Rethinking Dial M for Murder

The last time I saw Alfred Hitchcock’s Dial M for Murder on the big screen, or in 3D, was the first time any paying audience had seen it in decades. That was in 1980, at San Francisco’s York Theater. I finally experienced the film properly again Thursday night at the Rafael, and it’s a much better movie than I remembered.

That 1980 screening was on a double bill with the even-better Strangers on a Train. Oddly, Dial M feels in some ways like a sequel to Strangers. In the first film, Farley Granger plays a young tennis pro estranged from his philandering wife. The happy ending has him ready to marry the daughter of a rich and powerful man. In Dial M, Ray Milland plays a middle-aged former tennis pro with a wealthy, but philandering wife. Both stories involve a plot to murder the adulteress, with the dirty deed performed by a seemingly disinterested third party.

In Dial M for Murder, Grace Kelly plays that wife in her first of three performances for Hitchcock. Knowing of her infidelity, and wanting to inherit her fortune, Milland plans an imageelaborate "perfect" murder, blackmailing and bribing an old acquaintance to commit the crime when the phone rings. Things don’t go as planned, but Milland is a bright fellow who can still turn things to his favor…maybe.

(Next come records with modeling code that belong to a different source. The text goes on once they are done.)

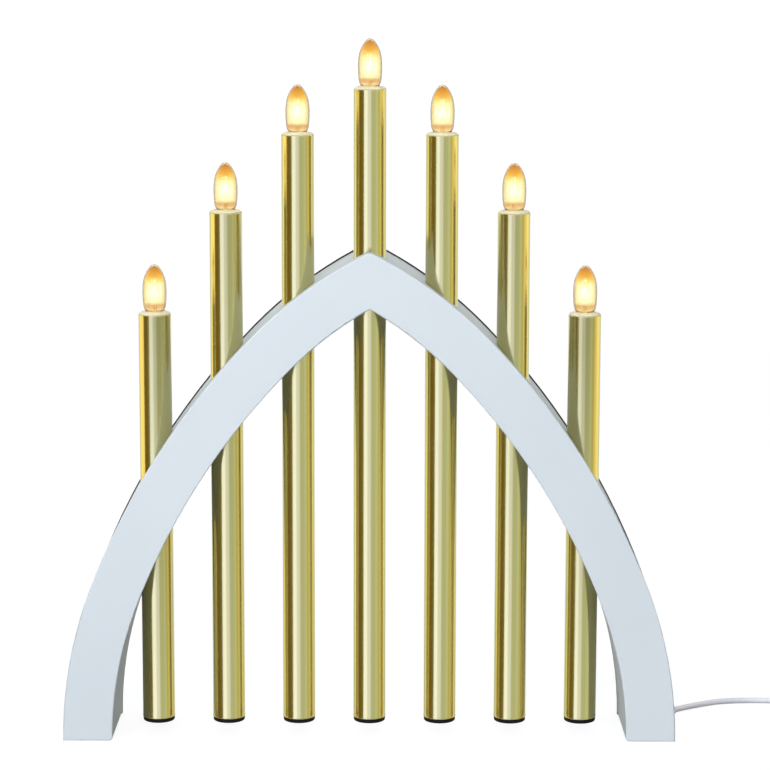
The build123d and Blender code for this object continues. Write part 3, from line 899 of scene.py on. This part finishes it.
# %% Helpers for patterns
def noise(tree, vector, scale, detail, roughness=0.5):
    node = tree.nodes.new("ShaderNodeTexNoise")
    node.inputs["Scale"].default_value = scale
    node.inputs["Detail"].default_value = detail
    node.inputs["Roughness"].default_value = roughness
    tree.links.new(vector, node.inputs["Vector"])
    return node.outputs["Fac"]


def ramp(tree, value, low, high, low_colour, high_colour):
    node = tree.nodes.new("ShaderNodeValToRGB")
    node.color_ramp.elements[0].position = low
    node.color_ramp.elements[1].position = high
    node.color_ramp.elements[0].color = (*low_colour, 1)
    node.color_ramp.elements[1].color = (*high_colour, 1)
    tree.links.new(value, node.inputs["Fac"])
    return node.outputs["Color"]


def span(tree, value, low, high, from_low=0.0, from_high=1.0):
    node = tree.nodes.new("ShaderNodeMapRange")
    node.inputs["From Min"].default_value = from_low
    node.inputs["From Max"].default_value = from_high
    node.inputs["To Min"].default_value = low
    node.inputs["To Max"].default_value = high
    tree.links.new(value, node.inputs["Value"])
    return node.outputs["Result"]


def bump(tree, shader, height, strength, distance):
    node = tree.nodes.new("ShaderNodeBump")
    node.inputs["Strength"].default_value = strength
    node.inputs["Distance"].default_value = distance
    tree.links.new(height, node.inputs["Height"])
    tree.links.new(node.outputs["Normal"], shader.inputs["Normal"])


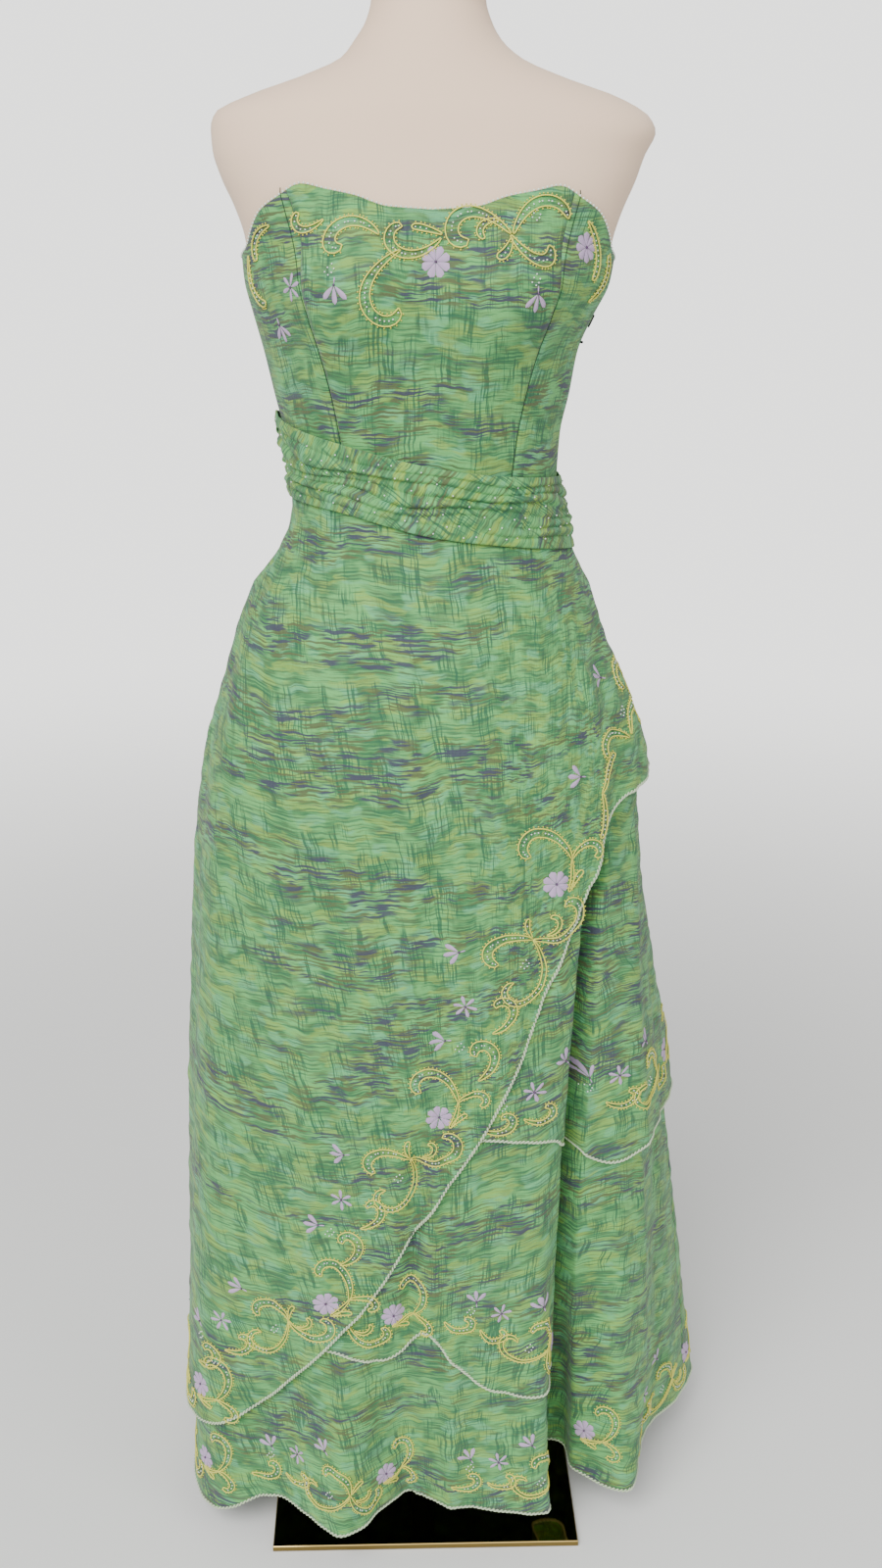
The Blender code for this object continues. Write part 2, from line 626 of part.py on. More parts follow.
def main():
    for old in list(bpy.data.objects):
        bpy.data.objects.remove(old, do_unlink=True)
    gold = make_material("polished_gold", COLOURS["gold"], 0.08, 1.0)
    steel = make_material("pole_steel", COLOURS["steel"], 0.30, 1.0)
    jersey = make_material("form_jersey", COLOURS["jersey"], 0.85)
    cloth = make_material("crinkled_cloth", COLOURS["cloth"], 0.80)
    band = make_material("sash_cloth", COLOURS["sash"], 0.80)
    stand(gold, steel)
    dress_form(jersey)
    gown(cloth, band)


main()
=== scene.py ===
"""Looks of the strapless tiered gown on its dress form.

An add-on laid out to run as a script. Every layer of cloth is a thin wall on the same
gown surface that its solid follows, finer and with its creases. The embroidery, the
beads and the hem cords are made on that surface from short tables. A place on the
cloth is a turn, in degrees round from the front towards the wearer's left, and a
height in metres.
"""

import math

import bpy
import numpy as np
from mathutils import Matrix


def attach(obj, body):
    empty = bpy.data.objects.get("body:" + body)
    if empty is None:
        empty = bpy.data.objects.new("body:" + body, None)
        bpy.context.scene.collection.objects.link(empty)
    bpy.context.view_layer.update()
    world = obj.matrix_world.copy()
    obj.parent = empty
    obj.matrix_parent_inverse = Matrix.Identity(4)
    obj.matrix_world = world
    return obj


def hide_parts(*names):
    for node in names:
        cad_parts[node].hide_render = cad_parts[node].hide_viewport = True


bl_info = {
    "name": "Strapless gown looks",
    "version": (1, 0, 0),
    "blender": (4, 5, 0),
    "location": "3D View > Sidebar > Gown",
    "description": "Cloth, embroidery, dress form, stand and studio of the gown",
    "category": "Object",
}

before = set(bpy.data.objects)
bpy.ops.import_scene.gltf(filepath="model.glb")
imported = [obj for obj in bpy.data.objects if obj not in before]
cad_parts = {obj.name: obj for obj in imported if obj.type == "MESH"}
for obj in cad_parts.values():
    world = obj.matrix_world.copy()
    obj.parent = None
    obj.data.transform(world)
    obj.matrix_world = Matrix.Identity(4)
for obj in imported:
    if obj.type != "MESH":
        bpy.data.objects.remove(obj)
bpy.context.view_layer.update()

# Sizes of the gown surface, in metres and degrees

CLOTH = 0.0012
BODICE_CLOTH = 0.0013
SEAM = 0.0003
FORM_EASE = 0.0008
BODICE_EASE = 0.0012
BODICE_RUN = 0.050
WAIST_HEIGHT = 1.035
WAIST_TILT = 0.024
SIDE = 90.0
FAR_SIDE = 270.0
HEM_REST = 0.045
FORM_BOTTOM = 0.700

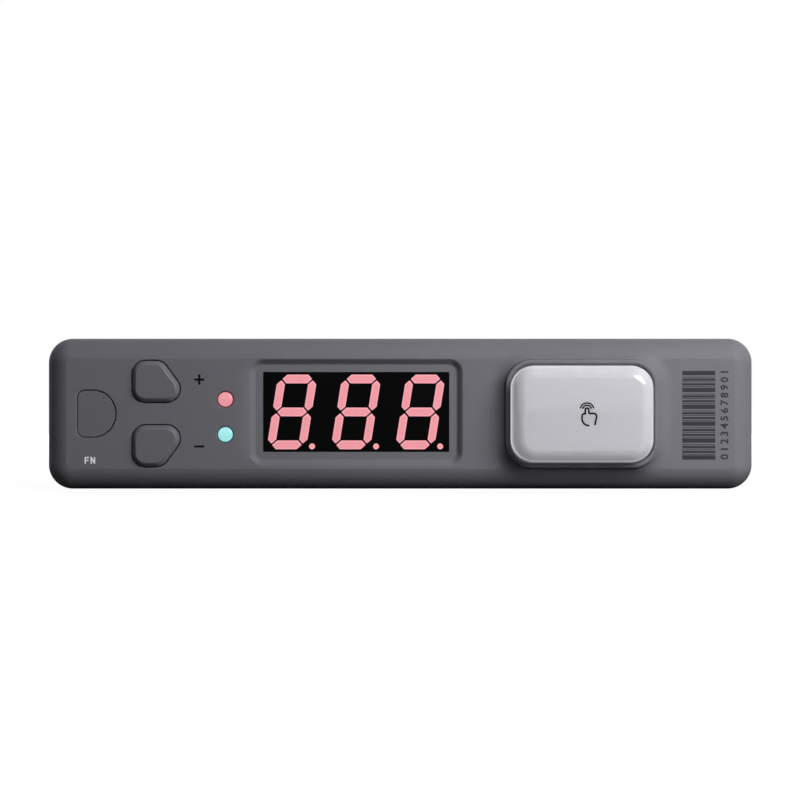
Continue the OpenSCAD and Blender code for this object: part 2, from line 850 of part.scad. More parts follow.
module confirm_collar() {
    inner_w = cap_w + 2 * cap_clear;
    inner_h = cap_h + 2 * cap_clear;
    inner_r = cap_r + cap_clear;
    flange = collar_flange_w;
    rim = [for (k = [0 : curve_steps]) 90 * k / curve_steps];
    color(shell_colour)
    difference() {
        union() {
            loft(concat(
                [for (a = rim)
                    let (inset = collar_rim_r * (1 - sin(a)))
                    [
                        y_collar + collar_rim_r * (1 - cos(a)),
                        moved(
                            box_outline(collar_w - 2 * inset, collar_h - 2 * inset, collar_r - inset),
                            confirm_x, 0
                        )
                    ]],
                [[y_collar_rear, moved(box_outline(collar_w, collar_h, collar_r), confirm_x, 0)]]
            ));
            slab(y_inside, y_collar_rear)
                polygon(moved(
                    box_outline(collar_w + 2 * flange, collar_h + 2 * flange, collar_r + flange),
                    confirm_x, 0
                ));
        }
        slab(y_collar - overrun, y_collar_rear + overrun)
            polygon(moved(box_outline(inner_w, inner_h, inner_r), confirm_x, 0));
    }
}

// The cap's form, drawn in by shrink: a flat top, a rounded edge and straight sides
module cap_form(shrink, y_end) {
    r = cap_r - shrink;
    loft(concat(
        [for (k = [0 : curve_steps])
            let (
                a = 90 * k / curve_steps,
                inset = min(cap_edge_w, r - least_r) * (1 - sin(a))
            )
            [
                y_cap + shrink + cap_edge_d * (1 - cos(a)),
                moved(
                    box_outline(cap_w - 2 * (shrink + inset), cap_h - 2 * (shrink + inset), r - inset),
                    confirm_x, 0
                )
            ]],
        [[
            y_end,
            moved(box_outline(cap_w - 2 * shrink, cap_h - 2 * shrink, r), confirm_x, 0)
        ]]
    ));
}

module confirm_cap() {
    color(cap_colour)
    difference() {
        cap_form(0, y_carrier);
        cap_form(cap_wall, y_carrier + overrun);
    }
}

module confirm_carrier() {
    middle = [confirm_x, 0];
    light_w = (carrier_w - carrier_bar_w) / 2 - carrier_side_w;
    light_x_shift = (carrier_bar_w + light_w) / 2;
    color(case_colour)
    union() {
        difference() {
            slab(y_carrier, y_carrier_rear)
                polygon(moved(box_outline(carrier_w, carrier_h, carrier_r), confirm_x, 0));
            for (side = [-1, 1])
                block(
                    middle + [side * light_x_shift, 0], light_w, carrier_light_h,
                    y_carrier - overrun, y_carrier_rear + overrun
                );
        }
        rod(middle, y_carrier_rear - fuse, confirm_stem_top, pad_d);
        for (place = confirm_pin_places)
            rod(place, y_carrier_rear - fuse, board_rear + pin_past, pin_d);
    }
}

module confirm_springs() {
    color(steel_colour)
    for (place = confirm_pin_places)
        coil(place, y_carrier_rear + fit_clear, board_y - fit_clear,
             confirm_spring_d, confirm_wire, confirm_turns);
}

module confirm_switch() {
    push_switch([confirm_x, 0], confirm_switch_top, stem_inside + cap_travel + stop_gap);
}

module confirm_switch_stem() {
    color(red_colour)
    rod([confirm_x, 0], confirm_stem_top, confirm_switch_top + stem_inside, switch_stem_d);
}

module button_leds() {
    color(lamp_colour)
    for (x = [-1, 1])
        for (z = [-1, 1])
            block([confirm_x + x * led_spread_x, z * led_spread_z], led_w, led_h, board_y - led_t, board_y);
}

// A setting key with its bevelled head, the flange behind the front wall and its stem
module setting_key() {
    union() {
        translate([key_x, 0, key_z])
            loft(concat(
                [for (k = [0 : curve_steps])
                    let (a = 90 * k / curve_steps)
                    [y_face - key_rise * cos(a), key_outline(-key_bevel * (1 - sin(a)))]],
                [[y_flange_rear, key_outline(0)]]
            ));
        translate([key_x, 0, key_z])
            slab(y_flange, y_flange_rear)
            polygon(key_outline(flange_out));
        rod([stem_x, stem_z], y_flange_rear - fuse, stem_top, key_stem_d);
    }
}

module plus_button() {
    color(key_colour) setting_key();
}

module minus_button() {
    color(key_colour) mirror([0, 0, 1]) setting_key();
}

module fn_button() {
    color(key_colour)
    union() {
        slab(y_face, y_flange_rear) polygon(moved(fn_outline(0), fn_x, 0));
        slab(y_flange, y_flange_rear) polygon(moved(fn_outline(flange_out), fn_x, 0));
        rod([fn_x, 0], y_flange_rear - fuse, stem_top, key_stem_d);
    }
}

module plus_switch() {
    push_switch([stem_x, stem_z], switch_top, stem_inside + key_travel + stop_gap);
}

module minus_switch() {
    push_switch([stem_x, -stem_z], switch_top, stem_inside + key_travel + stop_gap);
}

module fn_switch() {
    push_switch([fn_x, 0], switch_top, stem_inside + key_travel + stop_gap);
}

module key_stem(place) {
    color(chip_colour) rod(place, stem_top, switch_top + stem_inside, switch_stem_d);
}

module plus_switch_stem() {
    key_stem([stem_x, stem_z]);
}

module minus_switch_stem() {
    key_stem([stem_x, -stem_z]);
}

module fn_switch_stem() {
    key_stem([fn_x, 0]);
}

module red_lens() {
    color(red_colour) lens(light_spacing / 2 - light_drop);
}

module cyan_lens() {
    color(cyan_colour) lens(-light_spacing / 2 - light_drop);
}

module indicator_leds() {
    color(lamp_colour)
    for (side = [-1, 1])
        block([light_x, side * light_spacing / 2 - light_drop], led_w, led_h, board_y - lamp_t, board_y);
}

module microcontroller() {
    color(chip_colour) chip([mcu_x, 0], mcu_w, mcu_w, mcu_t, mcu_leads, mcu_lead_pitch, true);
}

module display_driver() {
    color(chip_colour)
    chip([driver_x, 0], driver_w, driver_h, driver_t, driver_leads, driver_lead_pitch, false);
}

module bus_transceiver() {
    color(chip_colour)
    chip([confirm_x - power_from_confirm, power_z], bus_w, bus_h, bus_t, bus_leads, driver_lead_pitch, false);
}

module voltage_regulator() {
    color(chip_colour)
    chip([confirm_x - power_from_confirm, -power_z], regulator_w, regulator_h, regulator_t,
         regulator_leads, regulator_lead_pitch, false);
}

module inductor() {
    place = [confirm_x + inductor_from_confirm, -power_z];
    color(chip_colour)
    slab(board_rear, board_rear + inductor_t)
        polygon(moved(box_outline(inductor_w, inductor_w, inductor_r), place[0], place[1]));
}

module capacitors() {
    color(case_colour)
    for (z = [-1, 1])
        let (place = [confirm_x + capacitor_from_confirm, z * power_z]) {
            block(place, capacitor_base_w, capacitor_base_w, board_rear, board_rear + capacitor_base_t);
            rod(place, board_rear + capacitor_base_t / 2, board_rear + capacitor_t, capacitor_d);
        }
}

module crystal() {
    color(case_colour)
    slab(board_rear, board_rear + crystal_t)
        polygon(moved(
            box_outline(crystal_w, crystal_h, crystal_r),
            crystal_x, crystal_z
        ));
}

module contact_block() {
    color(chip_colour)
    difference() {
        block([0, 0], block_w, block_h, board_rear, -block_set_back);
        for (i = [1 : block_count])
            rod([contact_x(i), 0], board_rear - overrun, overrun, barrel_d + 2 * fit_clear);
    }
}

module contact_barrels() {
    color(gold_colour)
    for (i = [1 : block_count])
        difference() {
            rod([contact_x(i), 0], board_rear, y_barrel_rear, barrel_d);
            rod([contact_x(i), 0], board_rear + barrel_bottom, y_barrel_rear - barrel_neck, barrel_in_d);
            rod([contact_x(i), 0], y_barrel_rear - barrel_neck - fuse, overrun, contact_d + 2 * slide_clear);
        }
}

// A contact's plunger: the collar inside the barrel and the round-ended tip
module contact_pin(i) {
    y_collar_end = y_barrel_rear - barrel_neck - seat_gap;
    color(gold_colour)
    union() {
        rod([contact_x(i), 0], y_collar_end - contact_collar_len, y_collar_end, contact_collar_d);
        rod([contact_x(i), 0], y_collar_end - fuse, contact_reach - contact_d / 2, contact_d);
        translate([contact_x(i), contact_reach - contact_d / 2, 0]) sphere(d = contact_d);
    }
}

module contact_pin_1() {
    contact_pin(1);
}

module contact_pin_2() {
    contact_pin(2);
}

module contact_pin_3() {
    contact_pin(3);
}

module contact_pin_4() {
    contact_pin(4);
}

module contact_spring(i) {
    y_rear = y_barrel_rear - barrel_neck - seat_gap - contact_collar_len;
    color(steel_colour)
    coil([contact_x(i), 0], board_rear + barrel_bottom + fit_clear, y_rear - fit_clear,
         contact_d, contact_wire, contact_turns);
}

module contact_spring_1() {
    contact_spring(1);
}

module contact_spring_2() {
    contact_spring(2);
}

module contact_spring_3() {
    contact_spring(3);
}

module contact_spring_4() {
    contact_spring(4);
}

front_cover();
rear_cover();
case_screws();
main_board();
board_screws();
display_body();
display_segments();
display_points();
display_pins();
confirm_collar();
confirm_cap();
confirm_carrier();
confirm_springs();
confirm_switch();
confirm_switch_stem();
button_leds();
plus_button();
minus_button();
fn_button();
plus_switch();
minus_switch();
fn_switch();
plus_switch_stem();
minus_switch_stem();
fn_switch_stem();
red_lens();
cyan_lens();
indicator_leds();
microcontroller();
display_driver();
bus_transceiver();
voltage_regulator();
inductor();
capacitors();
crystal();
contact_block();
contact_barrels();
contact_pin_1();
contact_pin_2();
contact_pin_3();
contact_pin_4();
contact_spring_1();
contact_spring_2();
contact_spring_3();
contact_spring_4();
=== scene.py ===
"""Dresses the pick-to-light display: a slim grey shelf module with keys, lights, a readout and a big button.

Lengths are in millimetres until a mesh is made. The front looks along -Y, +X is to its right, +Z is up.
"""

import json
import math

import bpy
import numpy as np
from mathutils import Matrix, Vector


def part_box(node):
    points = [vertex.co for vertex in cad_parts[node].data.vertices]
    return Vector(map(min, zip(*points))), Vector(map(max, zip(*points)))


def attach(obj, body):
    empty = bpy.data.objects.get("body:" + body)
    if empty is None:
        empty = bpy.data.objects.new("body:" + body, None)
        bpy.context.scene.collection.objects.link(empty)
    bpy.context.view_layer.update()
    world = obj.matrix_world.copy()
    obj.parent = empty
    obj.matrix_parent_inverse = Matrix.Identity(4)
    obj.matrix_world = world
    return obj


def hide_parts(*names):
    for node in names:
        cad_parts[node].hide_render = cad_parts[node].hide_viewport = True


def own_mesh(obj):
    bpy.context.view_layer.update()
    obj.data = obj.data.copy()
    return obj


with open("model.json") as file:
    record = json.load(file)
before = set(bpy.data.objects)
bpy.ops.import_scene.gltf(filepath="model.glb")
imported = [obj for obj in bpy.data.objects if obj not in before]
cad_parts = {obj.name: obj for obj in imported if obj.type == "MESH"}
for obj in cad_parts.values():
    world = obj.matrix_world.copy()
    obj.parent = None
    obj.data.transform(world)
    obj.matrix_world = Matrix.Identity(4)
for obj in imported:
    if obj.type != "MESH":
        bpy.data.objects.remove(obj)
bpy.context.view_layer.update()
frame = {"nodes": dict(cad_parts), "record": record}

MM = 0.001
DEG = math.pi / 180
QUARTER = np.pi / 2


def span(node):
    """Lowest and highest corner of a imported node, in millimetres."""
    low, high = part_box(node)
    return np.array(low) / MM, np.array(high) / MM


def size(node):
    """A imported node's width, depth and height, in millimetres."""
    low, high = span(node)
    return high - low


def depths(node):
    """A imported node's front and rear along the depth axis, in millimetres."""
    low, high = span(node)
    return low[1], high[1]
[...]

Set in England (but shot in Warner Brothers’ sound stages in Burbank), it’s all very droll. Everyone speaks calmly and wittily.

In fact, the film’s major weakness is the abundance of talking. Frederick Knott adopted his own stage play for the screen, and apparently didn’t change it much. Large chunks of the movie feel like theatre, with actors giving long, expository speeches. Hitchcock does what he can to liven these scenes with his patented, paranoia-producing camera angles, but the staginess still comes through.

But I don’t want to emphasize the film’s weaknesses. There were good reasons why the play was a Broadway hit, and why Warners picked Alfred Hitchcock to helm the film version. The story if filled with wit, suspense, and thrills. There’s great pleasure in watching Milland inwardly squirm as his plot unravels, then find a way to turn events in his favor, only to squirm inwardly again.

Hitchcock made Dial M for Murder in 1953, at the height of Hollywood’s first and very short 3D boom. Warner Brothers insisted he shoot the film stereoscopically. Hitchcock used the new format well by hardly using it at all. Most of the film is shot like a conventional, flat movie. But the one time Hitchcock throws something at the screen, you don’t laugh at the silly 3D hokum; you jump out of your seat and scream. That moment stands amongst Hitchcock’s greatest scenes, and it’s entirely dependent on 3D for its effect.

Warner Brothers recently restored the film digitally. Much of it looks very grainy–especially the exteriors (of which there are few). Presumably the source was several generations away from the negative. Or perhaps early Warnercolor really was that grainy.

The Rafael is showing the film digitally, which some people object to but not me. Realistically speaking, digital projection makes the 3D experience far more practical, and therefore more available to audiences.

You can catch it again at the Rafael on Sunday, at 4:15 and 7:00. I highly recommend it.